Interpol’s debut, Turn On the Bright Lights, arrived approximately 11 months after the events of 9/11. Reconfiguring the bleak tones of Euro-post-punk, the band crafted a sequence that brimmed with post-millennial angst. On the pivotal third trac, “NYC”, droney guitars and drums that slightly drag undergird mournful verses and punk-operatic choruses. “The subway is a porno / the pavements they are a mess,” Paul Banks laments, depicting the American cultural capital as a ravaged underworld. Reverb-soaked backup vocals add a funereal vibe, the song unfurling as an elegy to a mecca interred in the ashes of the Twin Towers. Guitars build in intensity; spacey keyboards are introduced. We’re swept into a trance. Life as we know it is over and yet… there’s a mysterious equanimity to the piece that brings to mind the closing of William Styron’s Sophie’s Choice: “This was not judgment day – only morning. Morning: excellent and fair.” That is, the song never completely collapses into fatalism, instead integrating a sense of malleable grief and hard-boiled faith. Faith in what? People? Art? The regenerative nature of life itself?
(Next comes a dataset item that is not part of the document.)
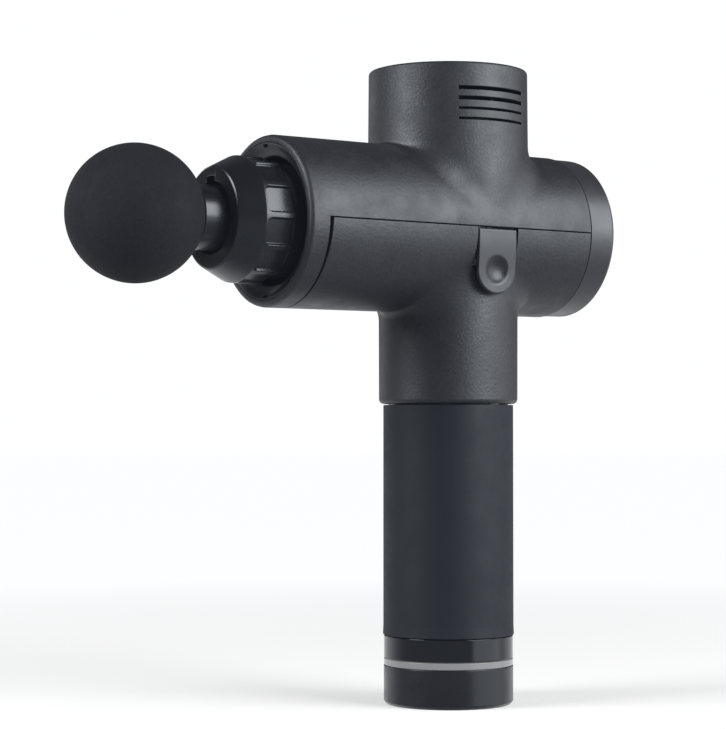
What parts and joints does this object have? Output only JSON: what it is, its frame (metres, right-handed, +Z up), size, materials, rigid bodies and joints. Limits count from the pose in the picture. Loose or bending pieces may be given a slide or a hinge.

While it’s debatable whether Interpol ever revisited the heights of their debut, there’s no question that Turn On the Bright Lights is a creative landmark, “NYC” one of its most enduring tracks.
The most abrasive and immediate gem on TOTBL, this song does that wonderful thing of submerging dark subject matter behind the catchiest of hooks. The song’s protagonist is the biggest kind of arsehole. A full-blown narcissist who twists the language and opinions of others to suit their own needs, the song is clear about who is responsible for the breakdown in the relationship that the lyrics centre on. It’s his fault, yet he always looks at the role of others as a means of excusing his own appalling actions, highlighted most bitingly in the lines “You cannot safely say while I will be away / That you will not consider sadly / How you helped me to stray.” This guy, huh?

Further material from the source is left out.